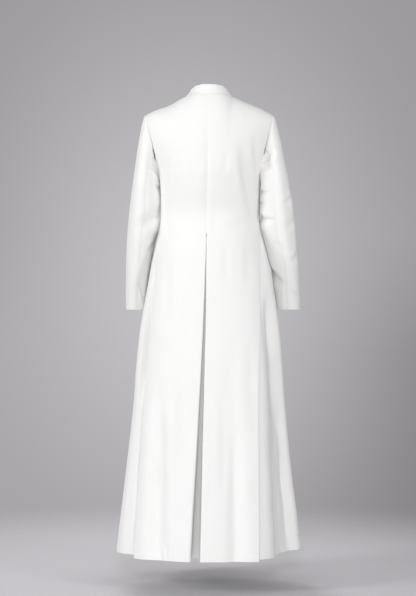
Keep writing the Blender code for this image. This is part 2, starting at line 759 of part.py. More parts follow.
def sleeve_grid(side):
    """The whole sleeve as one closed grid, cuff to armhole."""
    top, angles = armhole_loop(side)
    upness = (1.0 + np.cos(angles)) / 2.0
    top[:, 0] += side * (HEAD_CLEAR + (UNDERARM_CLEAR - HEAD_CLEAR) * (1.0 - upness))
    rows = []
    for i in range(SLEEVE_ROWS + 1):
        z = CUFF_Z + (SLEEVE_TOP_Z - CUFF_Z) * i / SLEEVE_ROWS
        rows.append([sleeve_point(side, z, angle) for angle in angles])
    low = np.array(rows[-1])
    below = [sleeve_point(side, SLEEVE_TOP_Z - SLEEVE_SLOPE_REACH, angle) for angle in angles]
    reach = np.linalg.norm(top - low, axis=1, keepdims=True)
    leave = unit(low - np.array(below)) * reach * HEAD_LEAVE
    arrive = unit(np.stack((
        -side * (1.0 - HEAD_TURN_IN * (1.0 - upness)),
        -HEAD_TURN_ROUND * np.sin(angles),
        1.0 - HEAD_FLATTEN * upness,
    ), axis=1)) * np.minimum(HEAD_REACH, reach)
    for i in range(1, CAP_ROWS + 1):
        rows.append(blend(low, leave, top, arrive, i / CAP_ROWS))
    grid = np.array(rows)
    closed = np.concatenate((grid[:, -1:], grid, grid[:, :2]), axis=1)
    across = tangents(closed)[:, 1:-2]
    up = np.swapaxes(tangents(np.swapaxes(grid, 0, 1)), 0, 1)
    up[0] = (0.0, 0.0, 1.0)
    return grid, unit(side * np.cross(across, up))


def sleeve_piece(grid, normals, first, last):
    """The columns of a sleeve from one seam round to the other."""
    columns = [column % grid.shape[1] for column in range(first, last + 1)]
    points = grid[:, columns].copy()
    pull_in(points, SEAM * 0.5)
    return points, normals[:, columns]


def button_mesh():
    """A lens-shaped covered button about its own Z axis."""
    mesh = bpy.data.meshes.new("covered_button")
    work = bmesh.new()
    bmesh.ops.create_uvsphere(work, u_segments=BUTTON_AROUND, v_segments=BUTTON_OVER, radius=1.0)
    bmesh.ops.scale(work, vec=(BUTTON_RADIUS, BUTTON_RADIUS, BUTTON_HALF_DEPTH), verts=work.verts)
    work.to_mesh(mesh)
    work.free()
    mesh.shade_smooth()
    return mesh


def material(name, colour, roughness):
    made = bpy.data.materials.new(name)
    made.use_nodes = True
    shader = made.node_tree.nodes["Principled BSDF"]
    shader.inputs["Base Color"].default_value = (*colour, 1.0)
    shader.inputs["Roughness"].default_value = roughness
    shader.inputs["Metallic"].default_value = 0.0
    return made


def place(name, mesh, finish, collection, matrix=None):
    made = bpy.data.objects.new(name, mesh)
    if not mesh.materials:
        mesh.materials.append(finish)
    if matrix is not None:
        made.matrix_world = matrix
    collection.objects.link(made)
    return made


def add_buttons(front, normals, collection):
    """Covered buttons down the centre line, just off the left front."""
    column = front.shape[1] - 2
    line, outward = front[:, column], normals[:, column]
    finish = material("button_cloth", CLOTH_COLOUR, CLOTH_ROUGHNESS)
    mesh = button_mesh()
    for i in range(BUTTON_COUNT):
        z = BUTTON_TOP_Z - BUTTON_PITCH * i
        seat = Vector([float(np.interp(z, line[:, 2], line[:, axis])) for axis in range(3)])
        row = int(np.searchsorted(line[:, 2], z))
        slope = Vector(line[row] - line[row - 1])
        facing = slope.cross(Vector((1.0, 0.0, 0.0))).normalized()
        if facing.dot(Vector(outward[row])) < 0.0:
            facing.negate()
        seat += facing * (WALL * 0.5 + BUTTON_GAP + BUTTON_HALF_DEPTH)
        turn = Vector((0.0, 0.0, 1.0)).rotation_difference(facing).to_matrix().to_4x4()
        place(f"button_{i + 1:02d}", mesh, finish, collection, Matrix.Translation(seat) @ turn)


def main():
    for old in list(bpy.data.objects):
        bpy.data.objects.remove(old, do_unlink=True)
    collection = bpy.data.collections.new(NAME)
    bpy.context.scene.collection.children.link(collection)

    def cloth(name, points, normals, thickness=WALL):
        mesh = wall_mesh(name, points, normals, thickness)
        place(name, mesh, material(name + "_cloth", CLOTH_COLOUR, CLOTH_ROUGHNESS), collection)

    for side, word in ((1, "left"), (-1, "right")):
        cloth("back_" + word, *trunk_piece(side, True))
        front, normals = trunk_piece(side, False)
        cloth("front_" + word, front, normals)
        if side > 0:
            add_buttons(front, normals, collection)
        grid, directions = sleeve_grid(side)
        back_seam = BODICE_ROWS - BACK_SEAM_STEP
        front_seam = BODICE_ROWS + FRONT_SEAM_STEP
        around = grid.shape[1]
        cloth("sleeve_under_" + word, *sleeve_piece(grid, directions, back_seam, front_seam))
        cloth("sleeve_upper_" + word, *sleeve_piece(grid, directions, front_seam, back_seam + around))

    levels = [ring(z) for z in SKIRT_LEVELS]
    strip = np.array([underlay_row(level) for level in levels])
    cloth("back_pleat_underlay", strip, np.array([level_normals(row, 1) for row in strip]))
    cloth("collar", *collar_piece(), COLLAR_WALL)


main()
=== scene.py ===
"""Cassock in white wool twill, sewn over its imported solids.

Each cloth piece is a thin shell on the form of the solid it stands for, with
the seams, turned hems, creases and stitches that the solid leaves out. The
garment faces -Y, the wearer's left is +X, and Z is 0 at the neck seam.
"""
import math

import bmesh
import bpy
import numpy as np
from bpy.props import FloatProperty, FloatVectorProperty, PointerProperty
from mathutils import Matrix, Vector
from mathutils.bvhtree import BVHTree


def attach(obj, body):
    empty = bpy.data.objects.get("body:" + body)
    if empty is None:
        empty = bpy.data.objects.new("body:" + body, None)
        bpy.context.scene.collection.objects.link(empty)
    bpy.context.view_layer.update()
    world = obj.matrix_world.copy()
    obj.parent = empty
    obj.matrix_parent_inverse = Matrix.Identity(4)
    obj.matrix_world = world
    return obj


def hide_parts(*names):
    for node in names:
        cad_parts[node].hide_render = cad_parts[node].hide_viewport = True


bl_info = {
    "name": "Cassock workroom",
    "version": (1, 0, 0),
    "blender": (4, 5, 0),
    "location": "View3D > Sidebar > Cassock",
    "description": "Cuts, drapes and finishes a full-length cassock",
    "category": "Object",
}

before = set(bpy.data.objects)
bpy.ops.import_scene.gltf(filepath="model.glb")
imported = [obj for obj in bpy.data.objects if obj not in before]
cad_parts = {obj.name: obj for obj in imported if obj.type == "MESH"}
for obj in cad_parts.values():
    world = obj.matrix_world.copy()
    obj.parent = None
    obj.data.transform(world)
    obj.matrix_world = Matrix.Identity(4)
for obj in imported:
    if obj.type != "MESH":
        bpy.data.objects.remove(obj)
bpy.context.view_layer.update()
BODY = "root"
SIDES = ((1, "left"), (-1, "right"))

# Heights of the trunk and the sizes of its cut, in metres like every length here
HEM_Z = -1.493
UNDERARM_Z = -0.250
TIP_Z = -0.060
CENTRE_PLEAT_Z = -0.459
SIDE_PLEAT_Z = -0.4125
CLOSED_STEP = 0.003
NECK_X = 0.0765
NECK_BACK = 0.062
NECK_FRONT = 0.075
TIP_X = 0.2085
ARMHOLE_DEPTH = 0.078
ROLL_POWER = 0.9
SEAM = 0.0001
LAYER = 0.0038
LAP = 0.018
LAP_DEPTH = 0.0024
LAP_CLEAR = 0.0015
LAP_STEP_WIDTH = 0.004
LAP_STEP_COLUMNS = 4
LAP_COLUMNS = 12
LAP_FLATTEN = 0.012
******
## Exercise instructions
Output the section opening with the line that has "for side, word" and closing with the line that has "if empty is". Keep both end lines and leave out the rest.

## Answer for this exercise
    for side, word in ((1, "left"), (-1, "right")):
        cloth("back_" + word, *trunk_piece(side, True))
        front, normals = trunk_piece(side, False)
        cloth("front_" + word, front, normals)
        if side > 0:
            add_buttons(front, normals, collection)
        grid, directions = sleeve_grid(side)
        back_seam = BODICE_ROWS - BACK_SEAM_STEP
        front_seam = BODICE_ROWS + FRONT_SEAM_STEP
        around = grid.shape[1]
        cloth("sleeve_under_" + word, *sleeve_piece(grid, directions, back_seam, front_seam))
        cloth("sleeve_upper_" + word, *sleeve_piece(grid, directions, front_seam, back_seam + around))

    levels = [ring(z) for z in SKIRT_LEVELS]
    strip = np.array([underlay_row(level) for level in levels])
    cloth("back_pleat_underlay", strip, np.array([level_normals(row, 1) for row in strip]))
    cloth("collar", *collar_piece(), COLLAR_WALL)


main()
=== scene.py ===
"""Cassock in white wool twill, sewn over its imported solids.

Each cloth piece is a thin shell on the form of the solid it stands for, with
the seams, turned hems, creases and stitches that the solid leaves out. The
garment faces -Y, the wearer's left is +X, and Z is 0 at the neck seam.
"""
import math

import bmesh
import bpy
import numpy as np
from bpy.props import FloatProperty, FloatVectorProperty, PointerProperty
from mathutils import Matrix, Vector
from mathutils.bvhtree import BVHTree


def attach(obj, body):
    empty = bpy.data.objects.get("body:" + body)
    if empty is None:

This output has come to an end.